That night we had our first fair and square camping out,--that is, sleeping
on the ground with no shelter over us but the trees,--and it was in many
respects the pleasantest night we spent in the woods. The weather was
perfect and the place was perfect, and for the first time we were exempt
from the midges and smoke; and then we appreciated the clean new page we had
to work on. Nothing is so acceptable to the camper-out as a pure article in
the way of woods and waters. Any admixture of human relics mars the spirit
of the scene. Yet I am willing to confess that, before we were through
those weeds, the marks of an axe in a tree were a welcome sight. On
resuming our march next day we followed the right bank of the Beaverkill, in
order to strike a stream which flowed in from the north, and which was the
outlet of Balsam Lake, the objective point of that day's march.

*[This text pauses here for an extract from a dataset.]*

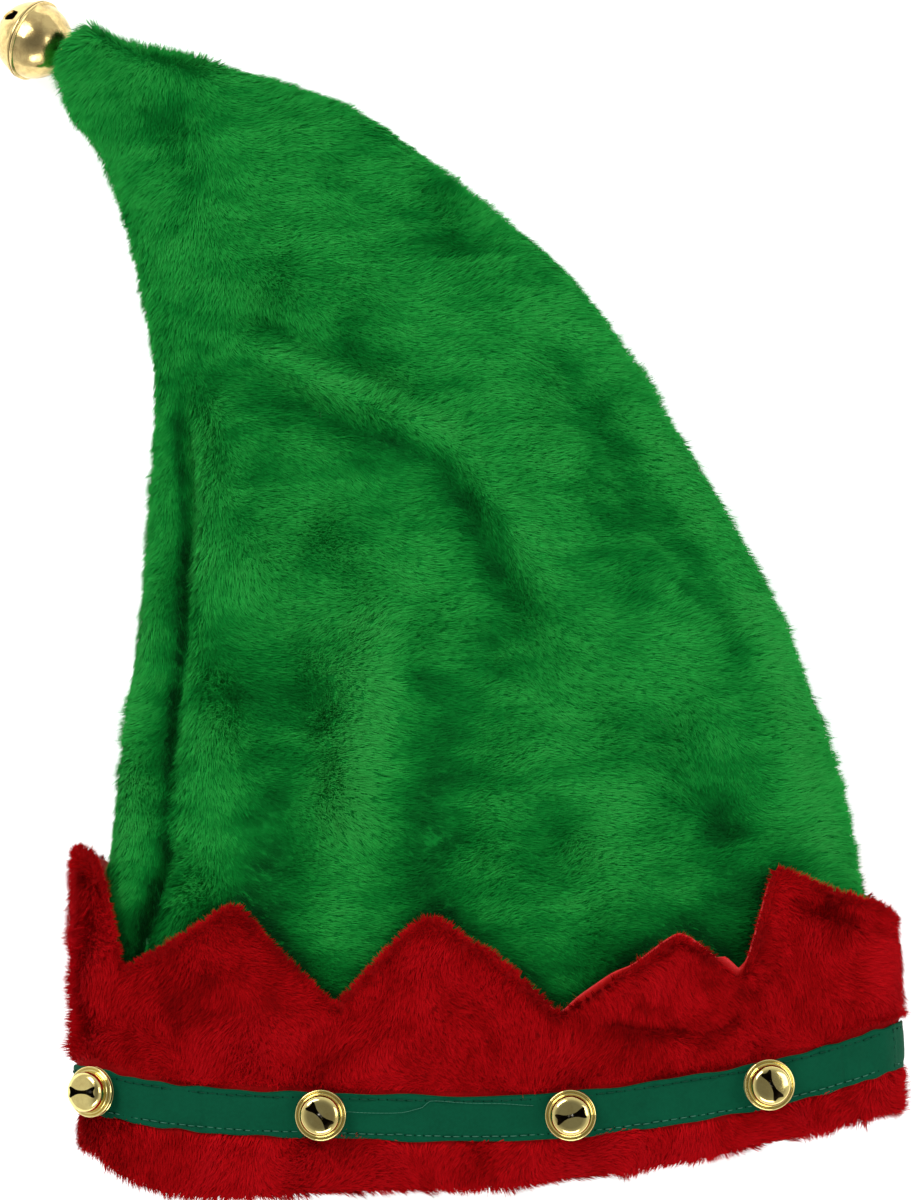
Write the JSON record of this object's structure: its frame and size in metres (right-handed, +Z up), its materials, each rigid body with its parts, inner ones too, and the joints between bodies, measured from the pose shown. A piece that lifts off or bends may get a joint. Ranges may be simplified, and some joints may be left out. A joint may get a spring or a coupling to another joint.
{
  "type": "elf hat",
  "caption": "Curved plush elf hat with a zigzag turn-up cuff, a sewn ribbon with small bells round it and a round bell at the tip, lying on its back.",
  "frame": {"origin": "middle of the underside of the hat's box, on the surface that the hat lies on", "axes": "+X across the hat to its right as seen from the front, +Y from the hem towards the tip, +Z up away from the surface"},
  "size_m": [0.3268, 0.4278, 0.0837],
  "materials": {
    "green_plush": "long-pile plush",
    "red_plush": "long-pile plush",
    "red_satin": "thin satin",
    "ribbon": "woven ribbon with running stitches",
    "bell_brass": "polished plating",
    "pellet_steel": "plain"
  },
  "bodies": {
    "root": {"crown": "green_plush", "cuff": "red_plush", "cuff_lining": "red_satin", "band": "ribbon", "bell_1_front": "bell_brass", "bell_1_back": "bell_brass", "bell_1_pellet": "pellet_steel", "bell_2_front": "bell_brass", "bell_2_back": "bell_brass", "bell_2_pellet": "pellet_steel", "bell_3_front": "bell_brass", "bell_3_back": "bell_brass", "bell_3_pellet": "pellet_steel", "bell_4_front": "bell_brass", "bell_4_back": "bell_brass", "bell_4_pellet": "pellet_steel", "bell_5_front": "bell_brass", "bell_5_back": "bell_brass", "bell_5_pellet": "pellet_steel", "bell_6_front": "bell_brass", "bell_6_back": "bell_brass", "bell_6_pellet": "pellet_steel", "bell_7_front": "bell_brass", "bell_7_back": "bell_brass", "bell_7_pellet": "pellet_steel", "tip_bell_front": "bell_brass", "tip_bell_back": "bell_brass", "tip_bell_pellet": "pellet_steel"}
  },
  "joints": []
}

The
distance to the lake from our camp could not have been over six or seven
miles; yet, traveling as we did, without path or guide, climbing up banks,
plunging into ravines, making detours around swampy places, and forcing our
way through woods choked up with much fallen and decayed timber, it seemed
at least twice that distance, and the mid-afternoon sun was shining when we
emerged into what is called the "Quaker Clearing," ground that I had been
over nine years before, and that lies about two miles south of the lake.
From this point we had a well-worn path that led us up a sharp rise of
ground, then through level woods till we saw the bright gleam of the water
through the trees.

I am always stuck, on approaching these little mountain lakes, with the
extensive preparation that is made for them in conformation of the ground.
I am thinking of a depression, or natural basin, in the side of the mountain
or on its top, the brink of which I shall reach after a little steep
climbing; but instead of that, after I have accomplished the ascent, I find
a broad sweep of level or gently undulating woodland that brings me after a
half hour of so to the lake, which lies in this vast lap like a drop of
water in the palm of a man's hand.

Balsam Lake was oval-shaped, scarcely more than half a mile long and a
quarter of a mile wide, but presented a charming picture, with a group of
dark gray hemlocks filling the valley about its head, and the mountains
rising above and beyond. We found a bough house in good repair, also a
dug-out and paddle and several floats of logs. In the dug-out I was soon
creeping along the shady side of the lake, where the trout were incessantly
jumping for a species of black fly, that, sheltered from the slight breeze,
were dancing in swarms just above the surface of the water. The gnats were
there in swarms also, and did their best toward balancing the accounts by
preying upon me while I preyed upon the trout which preyed upon the flies.
But by dint of keeping my hands, face, and neck constantly wet, I am
convinced that the balance of blood was on my side. The trout jumped most
within a foot or two of shore, where the water was only a few inches deep.
The shallowness of the water, perhaps, accounted for the inability of the
fish to do more than lift their heads above the surface. They came up
mouths wide open, and dropped back again in the most impotent manner. Where
there is any depth of water, a trout will jump several feet into the air;
and where there is a solid, unbroken sheet or column, they will scale falls
and dams fifteen feet high.

We had the very cream and flower of our trout-fishing at this lake. For the
first time we could use the fly to advantage; and then the contrast between
laborious tramping along shore, on the one hand, and sitting in one end of a
dug-out and casting your line right and left with no fear of entanglement in
brush or branch, while you were gently propelled along, on the other, was
of the most pleasing character.

There were two varieties of trout in the lake,--what it seems proper to call
silver trout and golden trout; the former were the slimmer, and seemed to
keep apart from the latter. Starting from the outlet and working round on
the eastern side toward the head, we invariably caught these first. They
glanced in the sun like bars of silver. Their sides and bellies were indeed
as white as new silver. As we neared the head, and especially as we came
near a space occupied by some kind watergrass that grew in the deeper part
of the lake, the other variety would begin to take the hook, their bellies a
bright gold color, which became a deep orange on their fins; and as we
returned to the place of departure with the bottom of the boat strewn with
these bright forms intermingled, it was a sight not soon to be forgotten.
It pleased my eye so, that I would fain linger over them, arranging them in
rows and studying the various hues and tints. They were of nearly a uniform
size, rarely over ten or under eight inches in length, and it seemed as if
the hues of all the precious metals and stones were reflected from their
sides. The flesh was deep salmon-color; that of brook trout is generally
much lighter. Some hunters and fishers from the valley of the Mill Brook,
whom we met here, told us the trout were much larger in the lake, though far
less numerous than they used to be. Brook trout do not grow large till they
become scarce. It is only in streams that have been long and much fished
that I have caught them as much as sixteen inches in length.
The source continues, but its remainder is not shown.